Essays: The Plane – A case of unplanned obsolescence
It all started with a show. A vintage market. Some items were yanked out of their temporal context and plopped down as eye candy for the patrons. Once useful, the items are now disconnected relics, a mini time machine, a proverbial tchotchke. People were as dense as a subway car, rotating as they passed to expose their narrowest dimension.

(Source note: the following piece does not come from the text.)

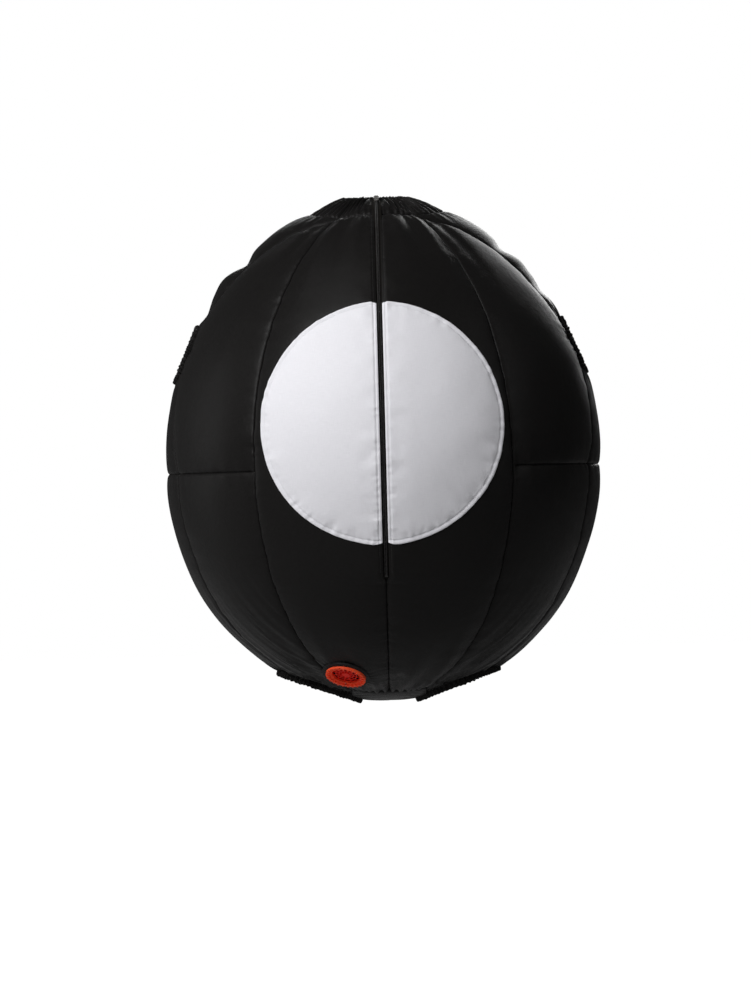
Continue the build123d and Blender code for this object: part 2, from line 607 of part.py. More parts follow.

I couldn’t help hearing a collage of phrases, squeals, gasps, and anecdote fragments wafting around the space. I like the fact that it’s easy to hide a wry smile behind a COVID mask. It had the feeling of it being like a Black Friday at Kohl’s but a softer, gentler cacophony.
Overheard: “What’s that?”
“I don’t know, but it looks cool”
There in front of me, was a plane. Not the TWA kind, an old woodshop tool. It was about a foot long, looking like a small part of a 4X4 post. It was made mostly of wood itself, with telltale niches and grooves suggesting its function. The only metal parts were its shaving blade and some screws.
Used for decades, only a blade sharpening periodically was needed to keep it, well, sharp. The wood had aged ‘nicely’, as a result of years being caressed by leathery hands guiding its path. That patina is collector gold. Each scratch, wear mark and divot were there as proud scars. The deep auburn hue was a product of absorbing the sweat of the maker.
Its job, as I understand it, is to shave small chips of wood off a larger piece to shape it for its destined purpose. Holding it with two hands as you smooth the imperfections with repeated swipes of your arms. Now our wood products come to us like packaged meat, disconnected from their source. From China and IKEA.
“Yeah, it looks cool. I like the color”, said the other.
Somehow I knew this plane was not going back into the woodshop. Its years of work were over. It wasn’t broken per se, but has been replaced by electrified versions which perform consistently better. It was destined for a table or shelf to be displayed as a ‘work’ relic. A ‘conversation starter’. The two women moved on.
So there it sits. An anachronistic tool from an earlier time when making things by hand was the main way it was done. Appreciated now for its form–not function. From a shaper to a paperweight. Its sculptural form trumping its utility finally, at the end.
I could imagine them buying it and placing it out ‘for atmosphere’. “Wow–what’s that?”
I don’t know, but it looks cool.”
The plane, once used for work; changes planes.